* Directions for this task: Copy all lines in which the word "Blender" can be found.

## Begin Data shown

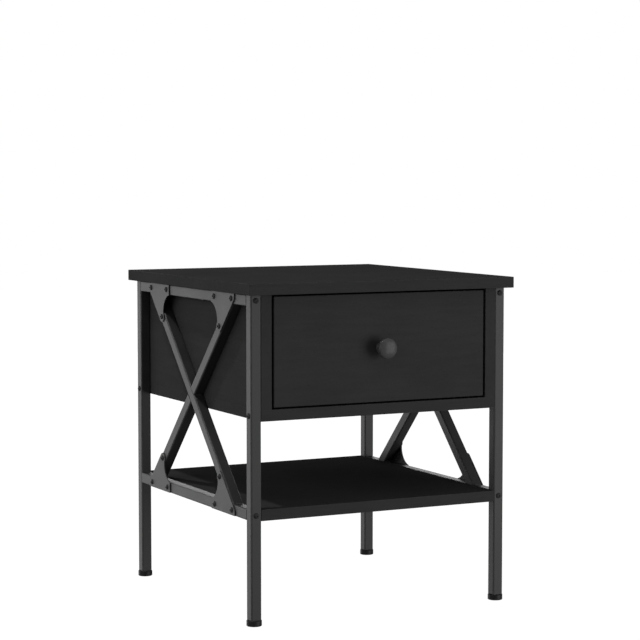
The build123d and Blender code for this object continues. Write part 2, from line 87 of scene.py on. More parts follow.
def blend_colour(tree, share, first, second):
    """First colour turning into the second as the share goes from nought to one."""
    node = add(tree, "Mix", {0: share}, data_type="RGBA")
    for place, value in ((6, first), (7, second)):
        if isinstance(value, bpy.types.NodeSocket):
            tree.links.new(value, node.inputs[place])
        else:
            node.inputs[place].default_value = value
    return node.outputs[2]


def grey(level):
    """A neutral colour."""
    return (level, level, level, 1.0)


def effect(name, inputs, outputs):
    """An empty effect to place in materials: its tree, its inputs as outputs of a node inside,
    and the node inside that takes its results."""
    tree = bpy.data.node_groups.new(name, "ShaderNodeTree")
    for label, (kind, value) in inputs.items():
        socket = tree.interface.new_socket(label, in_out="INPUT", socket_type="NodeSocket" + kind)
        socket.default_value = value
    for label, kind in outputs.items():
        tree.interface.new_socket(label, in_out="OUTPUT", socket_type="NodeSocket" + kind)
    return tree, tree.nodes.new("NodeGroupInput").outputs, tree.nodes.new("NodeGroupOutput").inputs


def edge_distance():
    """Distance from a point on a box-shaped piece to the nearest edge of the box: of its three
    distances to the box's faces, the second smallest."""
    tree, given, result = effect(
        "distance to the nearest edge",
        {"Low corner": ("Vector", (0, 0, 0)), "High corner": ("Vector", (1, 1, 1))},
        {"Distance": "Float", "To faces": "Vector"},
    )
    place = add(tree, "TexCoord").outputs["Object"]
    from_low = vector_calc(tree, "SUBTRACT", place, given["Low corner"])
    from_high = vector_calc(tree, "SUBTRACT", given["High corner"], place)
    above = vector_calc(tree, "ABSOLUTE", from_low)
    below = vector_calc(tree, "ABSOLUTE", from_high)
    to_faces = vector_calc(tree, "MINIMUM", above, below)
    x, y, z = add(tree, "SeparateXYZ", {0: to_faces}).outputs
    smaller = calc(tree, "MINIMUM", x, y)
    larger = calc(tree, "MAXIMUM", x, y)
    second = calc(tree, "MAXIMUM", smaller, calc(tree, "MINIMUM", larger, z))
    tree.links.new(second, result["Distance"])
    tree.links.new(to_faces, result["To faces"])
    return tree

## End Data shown
## Begin Data shown

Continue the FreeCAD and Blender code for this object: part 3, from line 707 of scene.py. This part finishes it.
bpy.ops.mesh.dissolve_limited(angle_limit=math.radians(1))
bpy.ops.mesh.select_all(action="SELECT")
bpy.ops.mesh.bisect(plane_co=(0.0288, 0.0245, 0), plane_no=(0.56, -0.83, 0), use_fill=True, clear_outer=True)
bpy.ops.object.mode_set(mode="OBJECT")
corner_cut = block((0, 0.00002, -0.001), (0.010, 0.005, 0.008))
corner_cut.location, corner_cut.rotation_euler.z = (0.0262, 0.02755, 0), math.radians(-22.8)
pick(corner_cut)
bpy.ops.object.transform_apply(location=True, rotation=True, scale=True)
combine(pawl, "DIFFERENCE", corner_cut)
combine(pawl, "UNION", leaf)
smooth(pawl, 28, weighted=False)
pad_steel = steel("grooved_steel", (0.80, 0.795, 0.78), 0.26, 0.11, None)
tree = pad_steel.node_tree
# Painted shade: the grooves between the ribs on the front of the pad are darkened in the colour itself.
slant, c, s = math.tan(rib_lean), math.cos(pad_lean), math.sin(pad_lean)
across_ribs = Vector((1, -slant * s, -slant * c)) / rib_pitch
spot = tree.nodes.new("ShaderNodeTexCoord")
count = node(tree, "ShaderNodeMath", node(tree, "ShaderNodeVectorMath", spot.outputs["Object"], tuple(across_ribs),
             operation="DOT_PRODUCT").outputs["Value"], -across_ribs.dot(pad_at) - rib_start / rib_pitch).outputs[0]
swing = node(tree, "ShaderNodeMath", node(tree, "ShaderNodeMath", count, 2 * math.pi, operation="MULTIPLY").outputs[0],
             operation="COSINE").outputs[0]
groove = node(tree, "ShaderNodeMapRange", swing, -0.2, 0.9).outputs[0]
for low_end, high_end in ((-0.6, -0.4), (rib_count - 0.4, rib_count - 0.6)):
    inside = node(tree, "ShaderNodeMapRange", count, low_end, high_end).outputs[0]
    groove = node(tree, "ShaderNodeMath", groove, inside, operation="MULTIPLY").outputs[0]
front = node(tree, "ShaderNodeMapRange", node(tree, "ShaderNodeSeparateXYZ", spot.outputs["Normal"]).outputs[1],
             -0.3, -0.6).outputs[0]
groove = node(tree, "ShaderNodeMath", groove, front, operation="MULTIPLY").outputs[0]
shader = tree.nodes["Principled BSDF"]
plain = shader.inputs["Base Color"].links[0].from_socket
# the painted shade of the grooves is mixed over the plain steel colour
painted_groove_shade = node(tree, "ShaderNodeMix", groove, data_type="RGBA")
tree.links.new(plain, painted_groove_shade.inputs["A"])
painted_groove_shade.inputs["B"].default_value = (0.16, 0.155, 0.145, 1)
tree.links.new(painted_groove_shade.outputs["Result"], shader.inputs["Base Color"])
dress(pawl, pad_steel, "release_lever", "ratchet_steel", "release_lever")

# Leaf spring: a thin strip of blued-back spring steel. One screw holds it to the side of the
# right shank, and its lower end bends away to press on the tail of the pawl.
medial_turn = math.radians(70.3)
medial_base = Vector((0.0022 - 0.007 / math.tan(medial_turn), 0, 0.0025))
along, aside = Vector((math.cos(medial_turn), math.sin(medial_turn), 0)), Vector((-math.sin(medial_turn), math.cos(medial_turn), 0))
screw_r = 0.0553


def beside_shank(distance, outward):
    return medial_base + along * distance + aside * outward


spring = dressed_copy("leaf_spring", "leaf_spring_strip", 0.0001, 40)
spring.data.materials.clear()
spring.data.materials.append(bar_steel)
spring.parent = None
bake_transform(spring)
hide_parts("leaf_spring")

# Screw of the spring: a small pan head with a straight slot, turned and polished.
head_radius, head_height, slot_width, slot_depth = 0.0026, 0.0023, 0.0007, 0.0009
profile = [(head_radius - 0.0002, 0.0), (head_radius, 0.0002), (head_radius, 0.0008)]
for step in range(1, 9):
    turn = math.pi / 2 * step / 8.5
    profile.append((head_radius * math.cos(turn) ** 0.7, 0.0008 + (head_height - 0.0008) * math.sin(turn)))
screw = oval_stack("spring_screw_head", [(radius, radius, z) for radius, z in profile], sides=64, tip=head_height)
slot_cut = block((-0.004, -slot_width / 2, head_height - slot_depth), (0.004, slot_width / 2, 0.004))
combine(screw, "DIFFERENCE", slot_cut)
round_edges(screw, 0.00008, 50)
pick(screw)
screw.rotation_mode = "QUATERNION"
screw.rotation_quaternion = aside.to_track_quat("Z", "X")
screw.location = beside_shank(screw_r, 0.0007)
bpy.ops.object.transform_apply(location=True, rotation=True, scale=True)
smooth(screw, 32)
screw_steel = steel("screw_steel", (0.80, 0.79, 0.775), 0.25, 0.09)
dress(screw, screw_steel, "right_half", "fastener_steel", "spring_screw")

## End Data shown

* Final result:
The build123d and Blender code for this object continues. Write part 2, from line 87 of scene.py on. More parts follow.
Continue the FreeCAD and Blender code for this object: part 3, from line 707 of scene.py. This part finishes it.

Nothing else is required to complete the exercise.